Over the past few years, Pennsylvania’s wildlife managers devoted a lot of time to getting a handle on the state’s burgeoning black bear population.
They plan to spend the next few getting a handle on that handle.
The Pennsylvania Game Commission estimated bear numbers going into this past fall at around 20,000. Agency leaders, supported by their biologists, decided that was too many.
They based that on increasing bear-human conflicts.
So they expanded hunting opportunities, adding a muzzleloader bear season one year after expanding the archery bear season, among other things. The result was the most days of bear hunting in a year since the 1930s.
Hunters did what they hoped and took some of those animals. A record number, in fact.
The harvest this past season totaled 4,577. The previous record, set in 2011, was 4,350.
Last year’s take was way over 2018’s, though. Then, hunters killed 3,153.
If that solved one problem, it perhaps revealed another.
Namely, the commission struggled to efficiently monitor the harvest.
Right now, by regulation, every hunter who kills a bear must get it checked.
During the statewide firearms bear season, that means taking it to a check station manned by commission personnel. But outside of those four days in the archery, muzzleloader and extended seasons, hunters must call the closest commission regional office and have the bear checked in the field by a game warden.
That worked fine in years gone by, said Matthew Schnupp, director of the commission’s bureau of wildlife management.
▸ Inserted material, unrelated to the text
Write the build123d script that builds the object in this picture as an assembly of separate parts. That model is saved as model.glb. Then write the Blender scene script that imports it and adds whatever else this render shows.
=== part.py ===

Indeed, it’s why the agency’s bear management program is regarded highly.
“That’s a data-driven program, no doubt about it, one of the best in the nation, because we have the data that we have,” Schnupp said. “All of the decisions, and all of the confidence with that, is based solely on the hard, fast data that we collect.”
But this year the commission struggled to keep up with checking bears.
Hunters took just 1,611 — a little more than a third of the total — in the regular season, when check stations were open for business.
That left game wardens, some covering multiple districts across two counties, scrambling to check the rest while also handling their other duties.
Commission president Tim Layton of Somerset County said things didn’t always work out. At best, hunters were sometimes left waiting a long time until someone got to them. In one extreme case, he said, a hunter said his bear spoiled while he waited.
Such problems aren’t good for anyone, he said. So he wondered if a change might be in order.
“The question is this, I guess: Do we need to check every bear?” Layton said. “And if we do, we’ve got to find a more efficient way to do it.”
Schnupp agreed and said changes probably are coming.
For starters, a new bear biologist is coming on board. Longtime biologist Mark Ternent took another position, as a regional biologist for the northcentral region.
The agency also is hiring, on a three-year, temporary basis, a biologist affiliated with the University of Wyoming. That person will look at how the commission is monitoring bears and suggest where improvements might be made.
But how long it will take to put a new system in place remains uncertain.
Layton said he’d like that to happen by this coming fall.
Schnupp, though, said that’s probably too aggressive a timetable.
The existing bear-check rule, though cumbersome this past year, still largely works, he said. He doesn’t want to turn his back on that without something equally good at collecting data ready to go in its place.
The commission’s slate of bear-hunting seasons has some “buffer” built into it to account for potential overharvest, he said. But it’s not as big as those for some other species.
And, he added, he doesn’t want to test those limits just yet.
“I’m not comfortable making any changes with it until after I feel comfortable that, moving forward, I can sit at the table and say we’ve got the same degree of certainty that got us to where we are,” he said.
But the commission can and will figure something out, he said. Even if it takes a bit of time.
“I think we can get that,” Schnupp said. “I think we can change some things and make that work better for everybody.”